__GIVEN PROBLEM__
Set down the material exactly as given, please, from its first line through the line that includes "on +X and -X.".

═══

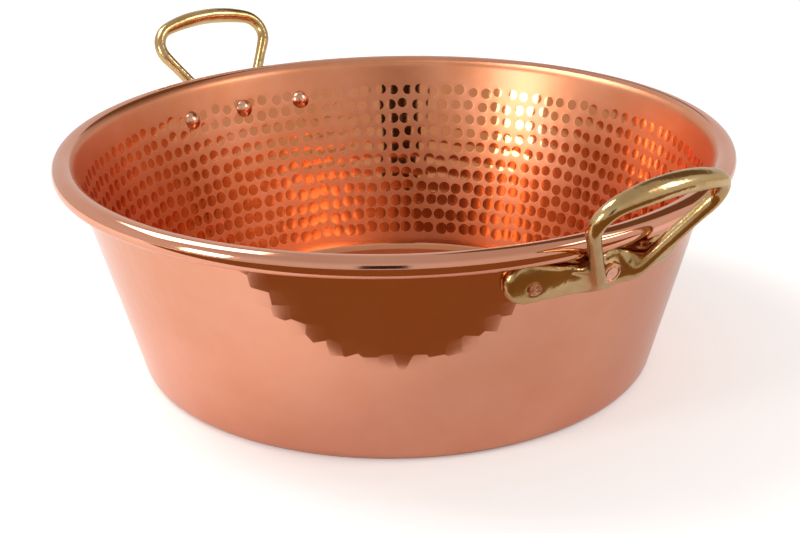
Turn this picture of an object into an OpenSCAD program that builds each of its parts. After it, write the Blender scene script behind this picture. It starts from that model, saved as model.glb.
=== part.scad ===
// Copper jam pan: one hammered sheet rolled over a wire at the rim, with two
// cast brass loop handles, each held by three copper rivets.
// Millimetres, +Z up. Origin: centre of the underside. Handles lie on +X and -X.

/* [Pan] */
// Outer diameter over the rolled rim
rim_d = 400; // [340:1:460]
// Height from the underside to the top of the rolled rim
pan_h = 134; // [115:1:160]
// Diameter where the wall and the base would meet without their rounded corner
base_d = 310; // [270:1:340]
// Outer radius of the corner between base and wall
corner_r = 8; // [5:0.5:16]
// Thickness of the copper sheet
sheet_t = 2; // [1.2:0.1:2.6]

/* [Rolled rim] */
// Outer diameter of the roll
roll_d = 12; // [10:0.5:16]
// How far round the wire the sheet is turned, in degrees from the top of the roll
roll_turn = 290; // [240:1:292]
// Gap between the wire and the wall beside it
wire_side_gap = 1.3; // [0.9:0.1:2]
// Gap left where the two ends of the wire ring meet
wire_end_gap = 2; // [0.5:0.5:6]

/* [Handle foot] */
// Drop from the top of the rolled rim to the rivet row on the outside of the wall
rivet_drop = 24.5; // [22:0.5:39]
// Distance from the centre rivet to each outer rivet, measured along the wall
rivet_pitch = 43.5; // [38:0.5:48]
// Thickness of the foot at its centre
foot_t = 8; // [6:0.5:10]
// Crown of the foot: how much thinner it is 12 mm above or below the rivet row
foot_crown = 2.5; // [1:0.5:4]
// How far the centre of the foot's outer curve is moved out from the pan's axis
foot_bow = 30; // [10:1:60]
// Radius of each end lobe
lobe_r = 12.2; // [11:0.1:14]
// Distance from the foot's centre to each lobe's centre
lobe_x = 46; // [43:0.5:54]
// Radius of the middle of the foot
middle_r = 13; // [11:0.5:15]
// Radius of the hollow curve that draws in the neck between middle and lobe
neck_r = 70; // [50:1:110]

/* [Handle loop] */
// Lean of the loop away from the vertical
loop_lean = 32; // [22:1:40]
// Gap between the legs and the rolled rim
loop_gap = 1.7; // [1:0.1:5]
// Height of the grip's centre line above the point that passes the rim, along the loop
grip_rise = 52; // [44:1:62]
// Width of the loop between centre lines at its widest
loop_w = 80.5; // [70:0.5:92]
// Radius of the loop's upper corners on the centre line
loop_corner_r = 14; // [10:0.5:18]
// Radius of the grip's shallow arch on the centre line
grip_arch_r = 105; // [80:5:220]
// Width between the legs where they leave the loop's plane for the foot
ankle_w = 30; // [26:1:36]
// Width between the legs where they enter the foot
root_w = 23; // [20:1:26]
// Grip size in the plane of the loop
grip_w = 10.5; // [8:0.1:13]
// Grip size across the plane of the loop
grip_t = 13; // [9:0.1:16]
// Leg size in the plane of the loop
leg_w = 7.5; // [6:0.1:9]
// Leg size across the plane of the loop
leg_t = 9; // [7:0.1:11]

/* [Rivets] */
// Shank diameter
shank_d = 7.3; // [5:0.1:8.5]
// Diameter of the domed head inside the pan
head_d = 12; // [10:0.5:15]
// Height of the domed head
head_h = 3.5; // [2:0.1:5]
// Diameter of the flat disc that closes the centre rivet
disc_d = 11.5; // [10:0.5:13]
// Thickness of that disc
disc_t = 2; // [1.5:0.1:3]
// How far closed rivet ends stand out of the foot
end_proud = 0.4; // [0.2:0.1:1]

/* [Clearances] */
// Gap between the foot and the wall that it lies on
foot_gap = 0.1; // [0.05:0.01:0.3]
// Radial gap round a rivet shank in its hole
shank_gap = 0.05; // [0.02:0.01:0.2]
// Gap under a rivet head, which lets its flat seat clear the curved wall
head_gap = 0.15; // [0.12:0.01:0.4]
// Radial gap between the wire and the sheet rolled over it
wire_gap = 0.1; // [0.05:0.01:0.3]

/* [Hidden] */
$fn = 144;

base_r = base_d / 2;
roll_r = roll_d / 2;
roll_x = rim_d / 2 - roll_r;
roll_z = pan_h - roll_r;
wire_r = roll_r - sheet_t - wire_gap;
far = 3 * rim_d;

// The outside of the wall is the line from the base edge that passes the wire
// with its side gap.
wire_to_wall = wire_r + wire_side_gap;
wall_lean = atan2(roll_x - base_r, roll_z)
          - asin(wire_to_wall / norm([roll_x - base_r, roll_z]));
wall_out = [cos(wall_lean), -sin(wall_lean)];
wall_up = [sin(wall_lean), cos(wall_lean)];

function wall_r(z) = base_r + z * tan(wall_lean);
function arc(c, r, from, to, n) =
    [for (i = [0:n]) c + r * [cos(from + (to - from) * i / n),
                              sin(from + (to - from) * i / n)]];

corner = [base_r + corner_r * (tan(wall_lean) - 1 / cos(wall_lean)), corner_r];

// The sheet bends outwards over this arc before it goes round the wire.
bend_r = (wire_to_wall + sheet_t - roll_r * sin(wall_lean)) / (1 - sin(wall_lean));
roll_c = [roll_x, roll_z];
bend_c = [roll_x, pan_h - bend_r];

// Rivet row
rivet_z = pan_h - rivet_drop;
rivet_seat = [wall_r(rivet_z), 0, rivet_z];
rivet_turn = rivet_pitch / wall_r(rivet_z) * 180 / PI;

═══

__FINISHED ANSWER__
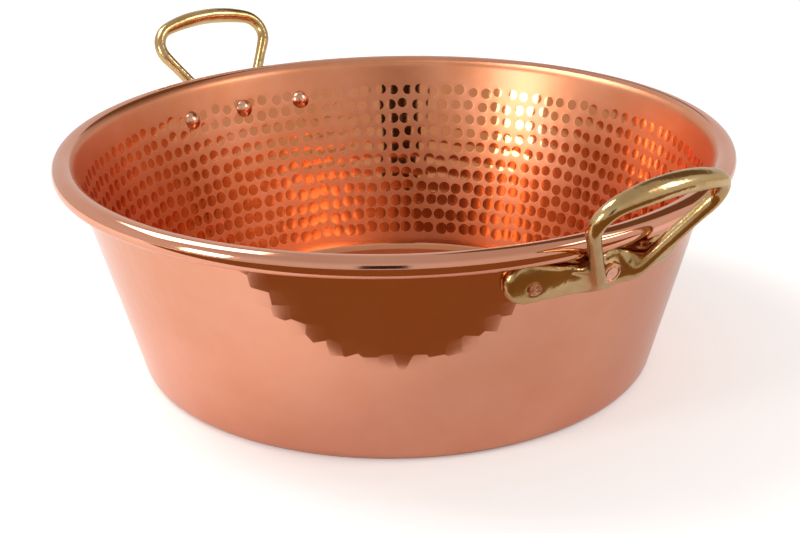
Turn this picture of an object into an OpenSCAD program that builds each of its parts. After it, write the Blender scene script behind this picture. It starts from that model, saved as model.glb.
=== part.scad ===
// Copper jam pan: one hammered sheet rolled over a wire at the rim, with two
// cast brass loop handles, each held by three copper rivets.
// Millimetres, +Z up. Origin: centre of the underside. Handles lie on +X and -X.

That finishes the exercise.